New FHA-Making Home Affordable Loan Modification Guidelines
  
  

 
Ruth Simon, 8-7-09
 
Significantly Reduce FHA Mortgage Payments

The U.S. Dept. of Housing and Urban Development (HUD) Secretary Shaun Donovan recently announced that the Federal Housing Administration (FHA) has implemented changes to its loan modification program to ensure consistency with the Obama Administration's Home Affordable Modification Program.

By August 15, FHA borrowers will be able to significantly reduce their monthly mortgage payments by seeking a loan modification through their current mortgage company or loan servicer under the new FHA-Home Affordable Modification Program (FHA-HAMP).

FHA expects all servicers to implement the changes by August 15. The program permanently reduces a family's monthly mortgage payment through the use of a partial claim, which defers the repayment of mortgage principal through an interest-free subordinate mortgage that is not due until the first mortgage is paid off.

The program will allow HUD to bring the borrower's payment down to an affordable level. This will be accomplished by bringing the mortgage current, buying down the loan by up to 30 percent of the unpaid principal balance and deferring these amounts in a partial claim.

"We're bringing another important tool to the table to help struggling families who are desperate to keep their homes," said Donovan. "Tens of thousands of FHA borrowers will now be able to modify their mortgages in the same manner as so many others who are taking advantage of the administration’s Making Home Affordable program. This is just the latest tool we are providing to help homeowners prevent foreclosures through the Making Home Affordable program. Earlier this month we announced an expansion of the Home Affordable Refinance Program to borrowers who are up to 125 percent underwater. Together, these actions will significantly increase the help available to homeowners."

The guidelines implement changes enacted by Congress in May to bring the FHA's loan-modification program more in line with the White House's foreclosure-prevention plan. The Obama plan, announced in February, provides financial incentives for mortgage companies to reduce loan payments to affordable levels.

The FHA doesn't have an estimate of how many borrowers are likely to be helped by the new program, said a spokeswoman for the Department of Housing and Urban Development, which is announcing the guidelines. Some 14.2% of FHA loans are at least 30-days past due and not yet in foreclosure, according to LPS Applied Analytics.

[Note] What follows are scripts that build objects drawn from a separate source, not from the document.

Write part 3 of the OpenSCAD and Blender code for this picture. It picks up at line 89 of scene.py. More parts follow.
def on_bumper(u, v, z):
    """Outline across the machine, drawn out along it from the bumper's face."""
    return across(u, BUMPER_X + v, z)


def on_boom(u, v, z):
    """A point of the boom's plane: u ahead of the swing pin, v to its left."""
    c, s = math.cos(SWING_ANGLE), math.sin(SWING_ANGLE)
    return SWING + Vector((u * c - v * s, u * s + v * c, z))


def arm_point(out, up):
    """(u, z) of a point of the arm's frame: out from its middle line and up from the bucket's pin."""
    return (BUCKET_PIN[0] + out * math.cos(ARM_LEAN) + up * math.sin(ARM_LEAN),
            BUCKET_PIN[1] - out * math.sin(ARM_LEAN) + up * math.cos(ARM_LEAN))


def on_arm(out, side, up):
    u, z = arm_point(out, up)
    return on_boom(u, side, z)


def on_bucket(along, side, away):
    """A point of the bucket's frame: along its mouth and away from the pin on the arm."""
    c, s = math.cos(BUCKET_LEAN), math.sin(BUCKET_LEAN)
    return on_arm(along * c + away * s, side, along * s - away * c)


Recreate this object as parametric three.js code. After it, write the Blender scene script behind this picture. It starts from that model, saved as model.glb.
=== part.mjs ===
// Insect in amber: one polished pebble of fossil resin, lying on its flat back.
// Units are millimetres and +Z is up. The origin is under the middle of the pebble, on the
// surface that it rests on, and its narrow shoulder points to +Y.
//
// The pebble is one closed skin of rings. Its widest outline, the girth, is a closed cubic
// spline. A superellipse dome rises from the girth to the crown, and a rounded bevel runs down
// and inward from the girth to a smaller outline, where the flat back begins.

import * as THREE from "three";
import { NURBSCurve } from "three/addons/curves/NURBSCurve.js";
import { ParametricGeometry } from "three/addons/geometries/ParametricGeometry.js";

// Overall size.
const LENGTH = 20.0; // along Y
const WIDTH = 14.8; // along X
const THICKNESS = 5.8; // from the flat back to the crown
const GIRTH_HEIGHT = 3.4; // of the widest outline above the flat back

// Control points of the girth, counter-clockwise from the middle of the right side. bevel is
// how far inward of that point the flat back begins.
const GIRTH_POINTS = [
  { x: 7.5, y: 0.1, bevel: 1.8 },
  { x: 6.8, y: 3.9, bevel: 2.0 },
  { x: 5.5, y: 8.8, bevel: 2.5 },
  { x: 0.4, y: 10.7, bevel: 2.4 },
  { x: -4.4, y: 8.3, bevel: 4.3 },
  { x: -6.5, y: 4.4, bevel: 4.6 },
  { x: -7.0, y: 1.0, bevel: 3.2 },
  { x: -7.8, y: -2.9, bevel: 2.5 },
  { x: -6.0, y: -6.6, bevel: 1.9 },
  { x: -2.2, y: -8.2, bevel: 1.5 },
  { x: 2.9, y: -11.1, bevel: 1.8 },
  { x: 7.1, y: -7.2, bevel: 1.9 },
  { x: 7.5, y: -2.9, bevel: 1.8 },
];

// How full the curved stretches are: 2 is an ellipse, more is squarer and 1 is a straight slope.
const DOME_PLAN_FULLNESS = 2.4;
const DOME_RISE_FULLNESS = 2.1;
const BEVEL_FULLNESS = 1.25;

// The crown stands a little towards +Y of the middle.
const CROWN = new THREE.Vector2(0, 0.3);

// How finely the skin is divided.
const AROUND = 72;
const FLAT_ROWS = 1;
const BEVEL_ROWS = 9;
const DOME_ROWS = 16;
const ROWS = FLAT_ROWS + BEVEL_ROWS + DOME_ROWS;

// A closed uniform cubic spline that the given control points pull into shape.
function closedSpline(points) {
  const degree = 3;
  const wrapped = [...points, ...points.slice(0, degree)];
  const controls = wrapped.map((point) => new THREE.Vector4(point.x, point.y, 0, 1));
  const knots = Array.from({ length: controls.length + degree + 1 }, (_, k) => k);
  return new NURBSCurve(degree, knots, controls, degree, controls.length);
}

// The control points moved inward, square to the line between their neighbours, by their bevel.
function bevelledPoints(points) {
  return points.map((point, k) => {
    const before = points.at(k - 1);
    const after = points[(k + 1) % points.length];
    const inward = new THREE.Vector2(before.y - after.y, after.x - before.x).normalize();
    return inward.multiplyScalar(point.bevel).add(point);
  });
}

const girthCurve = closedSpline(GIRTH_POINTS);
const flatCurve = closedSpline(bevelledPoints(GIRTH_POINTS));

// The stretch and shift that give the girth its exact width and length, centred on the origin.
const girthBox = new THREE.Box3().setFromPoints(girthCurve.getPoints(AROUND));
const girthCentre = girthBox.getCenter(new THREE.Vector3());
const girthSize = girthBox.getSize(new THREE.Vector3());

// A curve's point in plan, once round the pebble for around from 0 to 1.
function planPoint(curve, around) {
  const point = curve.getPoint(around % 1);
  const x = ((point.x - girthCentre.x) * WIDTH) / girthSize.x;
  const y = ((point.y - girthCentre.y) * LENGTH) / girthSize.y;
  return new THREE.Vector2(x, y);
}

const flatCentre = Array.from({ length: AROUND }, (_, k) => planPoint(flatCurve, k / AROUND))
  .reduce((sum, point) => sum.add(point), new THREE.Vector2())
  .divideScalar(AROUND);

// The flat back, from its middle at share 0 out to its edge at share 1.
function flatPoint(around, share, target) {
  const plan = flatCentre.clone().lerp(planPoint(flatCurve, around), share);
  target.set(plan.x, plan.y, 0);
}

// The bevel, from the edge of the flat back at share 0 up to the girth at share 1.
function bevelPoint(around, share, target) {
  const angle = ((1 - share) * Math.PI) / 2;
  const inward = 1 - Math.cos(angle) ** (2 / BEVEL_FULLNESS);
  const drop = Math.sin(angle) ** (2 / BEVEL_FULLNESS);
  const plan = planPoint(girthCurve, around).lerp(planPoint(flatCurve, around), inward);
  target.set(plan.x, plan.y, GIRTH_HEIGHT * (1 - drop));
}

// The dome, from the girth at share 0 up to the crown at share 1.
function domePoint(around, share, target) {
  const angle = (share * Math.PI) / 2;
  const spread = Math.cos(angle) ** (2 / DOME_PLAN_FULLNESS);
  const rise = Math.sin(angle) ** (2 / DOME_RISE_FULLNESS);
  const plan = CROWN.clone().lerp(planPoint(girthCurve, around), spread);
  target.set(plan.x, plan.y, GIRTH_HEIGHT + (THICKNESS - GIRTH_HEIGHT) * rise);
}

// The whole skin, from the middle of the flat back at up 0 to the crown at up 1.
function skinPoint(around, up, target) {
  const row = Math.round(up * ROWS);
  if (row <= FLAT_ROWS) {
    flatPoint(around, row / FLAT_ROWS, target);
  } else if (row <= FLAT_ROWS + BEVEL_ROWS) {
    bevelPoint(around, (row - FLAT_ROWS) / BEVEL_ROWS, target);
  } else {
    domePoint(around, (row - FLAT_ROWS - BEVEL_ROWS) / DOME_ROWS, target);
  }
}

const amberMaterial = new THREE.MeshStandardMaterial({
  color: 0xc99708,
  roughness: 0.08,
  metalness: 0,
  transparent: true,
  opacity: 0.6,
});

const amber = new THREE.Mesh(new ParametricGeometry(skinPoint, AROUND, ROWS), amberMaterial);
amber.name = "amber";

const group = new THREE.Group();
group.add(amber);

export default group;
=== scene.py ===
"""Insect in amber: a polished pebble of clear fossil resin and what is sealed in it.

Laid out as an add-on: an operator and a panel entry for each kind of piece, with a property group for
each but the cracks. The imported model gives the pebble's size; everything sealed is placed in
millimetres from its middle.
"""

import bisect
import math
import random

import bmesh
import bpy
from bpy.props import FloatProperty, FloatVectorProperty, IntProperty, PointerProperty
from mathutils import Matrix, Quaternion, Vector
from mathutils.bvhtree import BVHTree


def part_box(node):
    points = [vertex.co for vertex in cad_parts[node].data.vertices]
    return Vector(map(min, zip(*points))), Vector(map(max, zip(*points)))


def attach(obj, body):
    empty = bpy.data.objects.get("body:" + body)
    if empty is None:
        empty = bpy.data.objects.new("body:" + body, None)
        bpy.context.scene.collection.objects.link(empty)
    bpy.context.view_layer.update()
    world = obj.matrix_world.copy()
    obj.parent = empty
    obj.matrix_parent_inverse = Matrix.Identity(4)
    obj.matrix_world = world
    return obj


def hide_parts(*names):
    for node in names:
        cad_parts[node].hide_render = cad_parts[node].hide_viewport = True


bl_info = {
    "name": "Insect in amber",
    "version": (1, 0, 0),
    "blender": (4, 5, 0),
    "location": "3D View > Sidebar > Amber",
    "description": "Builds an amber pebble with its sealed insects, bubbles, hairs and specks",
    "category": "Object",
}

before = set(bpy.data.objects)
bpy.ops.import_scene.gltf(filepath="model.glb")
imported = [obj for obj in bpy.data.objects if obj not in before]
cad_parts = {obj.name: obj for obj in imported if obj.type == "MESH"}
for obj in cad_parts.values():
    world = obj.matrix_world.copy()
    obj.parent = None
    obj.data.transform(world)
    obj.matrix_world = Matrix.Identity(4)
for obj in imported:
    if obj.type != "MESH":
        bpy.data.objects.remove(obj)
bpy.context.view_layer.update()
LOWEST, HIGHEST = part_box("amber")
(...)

FHA Commissioner David Stevens said the changes "offer borrowers an opportunity to stay in their homes, make payments that are manageable and defer [payment of] the money owed to a later time when, hopefully, home values have improved."

Like the broader Obama program, the FHA plan seeks to reduce mortgage-related payments to 31% of monthly income. But it gets there in a different way, by focusing on changes in the principal amount rather than the interest rate.

Under the FHA plan, mortgage servicers can reduce the amount of principal on which the borrower must make loan payments by as much as 30% to get monthly payments to affordable levels. The borrower makes the reduced payments for the life of the loan, but is responsible for paying off the full loan amount when the home is sold or the loan is refinanced. This approach is designed to fit guidelines set by Congress, FHA officials said.

The need to bolster the FHA program was one of the many issues discussed at Tuesday's meeting between Obama administration officials and executives from 25 mortgage companies who were summoned to Washington this week to discuss efforts to improve and speed up implementation of the administration's housing rescue plan.

Under the new guidelines, FHA borrowers can receive a loan modification after they have missed one loan payment, rather than waiting until they are at least three payments late, as in the past. This is different from the Obama program, which allows borrowers who are at risk of default to get help, even if they are current on their loan. The FHA can't offer similar help to at-risk borrowers, officials said, because it would run afoul of contracts with investors who buy GNMA securities, bonds made up of FHA and other government-backed loans.

Mortgage servicers will receive incentive fees of as much as $1,250 for each successful modification. FHA officials said they expect the approach to save the government money by reducing foreclosure-related losses on loans the government insures.